6. Many large opossum species are immune to rattlesnake and pit viper venom

Some large opossum species (Didelphin opossums) are immune to venom from rattlesnakes and pit vipers. These snakes are often preyed upon by opossums. They produce a specific peptide that allows them to neutralize the venom of some snakes.

7. Males have larger teeth than females

There are a few notable differences between the male and the female. Males are usually larger than females. They are also heavier and have larger canine teeth than females do.

8. They usually have 13 nipples

Some species have even more; in fact, the female shrewish short-tailed opossum has 27. What is most surprising about these numbers is that they are odd numbers. They may be the only animal with a naturally occurring odd number of nipples.

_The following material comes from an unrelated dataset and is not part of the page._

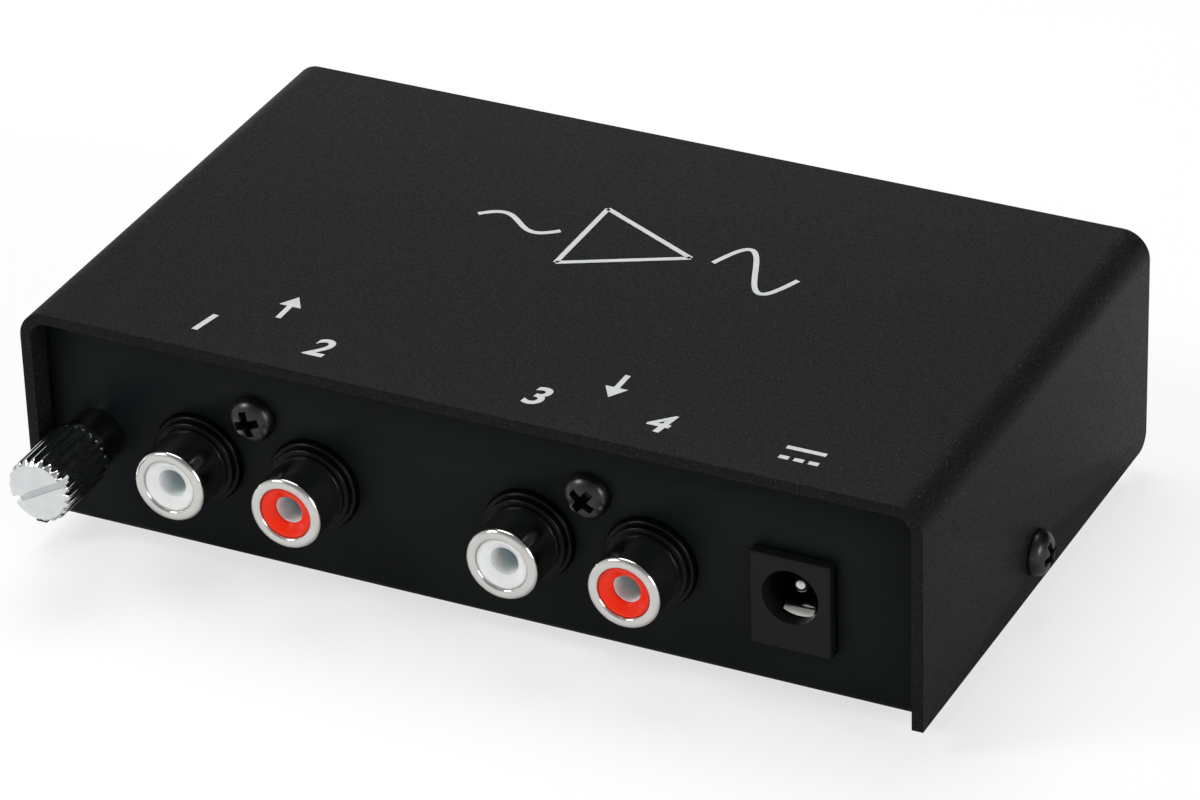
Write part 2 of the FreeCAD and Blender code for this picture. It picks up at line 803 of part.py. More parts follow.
def make_diode():
    return axial_part(diode_radius, diode_length, dc_x + diode_from_dc, power_row)


def make_regulator():
    # half-round body with a flat front, on three legs
    x = dc_x - power_can_from_dc
    y = regulator_row
    low = board_top + regulator_lift
    body = rod(regulator_radius, regulator_height, point(x, y, low), upward)
    flat = block(x - regulator_radius - spill, x + regulator_radius + spill, y - regulator_radius - spill,
                 y - regulator_flat, low - spill, low + regulator_height + spill)
    body = body.cut(flat)
    legs = []
    for index in (-1, 0, 1):
        at = x + index * regulator_leg_pitch
        legs.append(block(at - regulator_leg / 2, at + regulator_leg / 2, y - regulator_leg / 2,
                          y + regulator_leg / 2, board_top, low + spill))
    return body.fuse(legs).removeSplitter()


def save(name, solids):
    shape = solids
    if isinstance(solids, list):
        shape = Part.makeCompound(solids)
    shape.exportStep("parts/" + name + ".step")


os.makedirs("parts", exist_ok=True)
save("lid", make_lid())
save("chassis", make_chassis())
save("rubber_feet", make_feet())
save("lid_screws", make_lid_screws())
save("jack_screws", make_jack_screws())
save("input_jack_housing", make_jack_housing(input_pair_x))
save("output_jack_housing", make_jack_housing(output_pair_x))
jack_names = ["input_left", "input_right", "output_left", "output_right"]
for jack_name, jack_x in zip(jack_names, jack_places()):
    save(jack_name + "_shell", make_shell(jack_x))
    save(jack_name + "_insulator", make_insulator(jack_x))
    save(jack_name + "_contact", make_contact(jack_x))
save("dc_jack_housing", make_dc_housing())
save("dc_center_pin", make_dc_pin())
save("dc_leaf_contact", make_dc_leaf())
save("dc_leaf_terminal", make_dc_leaf_terminal())
save("ground_post", make_post())
save("ground_washer", make_washer())
save("ground_thumbscrew", make_thumbscrew())
save("ground_lug", make_lug())
save("ground_nut", make_terminal_nut())
save("circuit_board", make_board())
save("board_standoffs", make_standoffs())
save("board_screws", make_board_screws())
save("electrolytic_capacitors", make_cans())
save("power_capacitor", make_power_can())
save("film_capacitors", make_film_capacitors())
save("amplifier_chips", make_chips())
save("resistors", make_resistors())
save("power_diode", make_diode())
save("voltage_regulator", make_regulator())
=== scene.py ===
import math
import bmesh
import bpy
from mathutils import Matrix, Vector


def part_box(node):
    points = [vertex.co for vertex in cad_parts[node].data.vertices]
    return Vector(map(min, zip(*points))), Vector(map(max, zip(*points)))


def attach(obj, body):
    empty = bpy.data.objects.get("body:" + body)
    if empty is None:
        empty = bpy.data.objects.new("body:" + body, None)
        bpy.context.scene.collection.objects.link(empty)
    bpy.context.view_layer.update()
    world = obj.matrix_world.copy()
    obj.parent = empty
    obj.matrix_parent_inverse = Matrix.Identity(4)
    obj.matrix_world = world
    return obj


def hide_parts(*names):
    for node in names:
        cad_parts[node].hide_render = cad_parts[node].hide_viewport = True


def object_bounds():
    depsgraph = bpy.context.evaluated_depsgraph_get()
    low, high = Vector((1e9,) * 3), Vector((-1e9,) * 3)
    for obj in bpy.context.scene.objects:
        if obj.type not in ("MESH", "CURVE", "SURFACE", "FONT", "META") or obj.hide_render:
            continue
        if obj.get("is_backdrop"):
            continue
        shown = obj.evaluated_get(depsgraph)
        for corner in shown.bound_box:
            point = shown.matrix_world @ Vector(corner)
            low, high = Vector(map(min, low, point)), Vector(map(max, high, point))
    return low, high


# Small phono preamplifier in a folded black steel case: finishes, fine detail, light and camera.
# Metres, in the frame of the solids: X along the case, -Y the side with the sockets, Z up.

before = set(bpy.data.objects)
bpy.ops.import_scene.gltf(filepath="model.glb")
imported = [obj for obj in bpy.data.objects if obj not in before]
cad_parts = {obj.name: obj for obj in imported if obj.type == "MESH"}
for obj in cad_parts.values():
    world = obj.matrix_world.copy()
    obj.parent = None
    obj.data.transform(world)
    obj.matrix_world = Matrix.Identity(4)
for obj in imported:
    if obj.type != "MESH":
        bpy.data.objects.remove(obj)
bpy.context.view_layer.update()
print("frame loaded")

mm = 0.001
tiny = 1e-6
case = "case"


def hexColour(code):
    # sRGB hex to the linear values that the shaders take
    channels = [int(code[start:start + 2], 16) / 255 for start in (1, 3, 5)]
    linear = [c / 12.92 if c <= 0.04045 else ((c + 0.055) / 1.055) ** 2.4 for c in channels]
    return (*linear, 1.0)


def perMetre(sizeMm):
    # texture scale for a grain of this size
    return 1 / (sizeMm * mm)


def add(tree, kind, settings=None, inputs=()):
    # one node with its settings; inputs go by order or by name, a node stands for its first output,
    # and a list links all its parts to the one socket
    node = tree.nodes.new(kind)
    for name, value in (settings or {}).items():
        setattr(node, name, value)
    pairs = inputs.items() if isinstance(inputs, dict) else enumerate(inputs)
    for name, value in pairs:
        for part in value if isinstance(value, list) else [value]:
            source = part.outputs[0] if isinstance(part, bpy.types.Node) else part
            if isinstance(source, bpy.types.NodeSocket):
                tree.links.new(source, node.inputs[name])
            else:
                node.inputs[name].default_value = source
    return node


# Materials

# the middle range of a noise texture, and how finely its patches and its grain are broken up
noiseLook = {"low": 0.3, "high": 0.7, "patchDetail": 3.0, "grainDetail": 2.0}


def startMaterial(name, surface):
    material = bpy.data.materials.new(name)
    material.use_nodes = True
    tree = material.node_tree
    shader = tree.nodes["Principled BSDF"]
    for socket, value in surface.items():
        shader.inputs[socket].default_value = value
    place = add(tree, "ShaderNodeTexCoord").outputs["Object"]
    return material, tree, shader, place


def finishShader(tree, shader, finish, tone, patches, grain):
    # the colour, a gloss that varies with the patches, and the relief of the grain
    first, last = finish["roughness"]
    gloss = add(tree, "ShaderNodeMapRange", {}, {
        "Value": patches, "From Min": noiseLook["low"], "From Max": noiseLook["high"],
        "To Min": first, "To Max": last})
    relief = add(tree, "ShaderNodeBump", {}, {
        "Height": grain, "Strength": finish["relief"], "Distance": finish["reliefMm"] * mm})
    tree.links.new(tone, shader.inputs["Base Color"])
    tree.links.new(gloss.outputs[0], shader.inputs["Roughness"])
    tree.links.new(relief.outputs[0], shader.inputs["Normal"])


def makeFinish(name, finish):
    # two close tones in soft patches over a fine grain; inputs 6 and 7 are the two colours
    material, tree, shader, place = startMaterial(name, finish["surface"])
    patches = add(tree, "ShaderNodeTexNoise", {}, {
        "Vector": place, "Scale": perMetre(finish["patchMm"]), "Detail": noiseLook["patchDetail"]})
    grain = add(tree, "ShaderNodeTexNoise", {}, {
        "Vector": place, "Scale": perMetre(finish["grainMm"]), "Detail": noiseLook["grainDetail"]})
    tone = add(tree, "ShaderNodeMix", {"data_type": "RGBA"}, {
        "Factor": patches, 6: hexColour(finish["dark"]), 7: hexColour(finish["light"])})
    finishShader(tree, shader, finish, tone.outputs[2], patches, grain)
    return material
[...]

9. Water opossum is the only semi-aquatic marsupial

These animals have adapted to living near and in water. It lives near freshwater streams and lakes. They become active after dusk when they go out and swim in search of fish, crabs, and other animals, which they then eat on the bank.

They have water-repellent fur and webbed feet, which make them better swimmers.

10. Both female and male water opossums have a pouch

Last on this list of facts about opossums is a truly interesting and unique one. Water opossums have another unique characteristic. Both males and females of the species have a pouch. In all other known living marsupial species, it is just the female that has the pouch.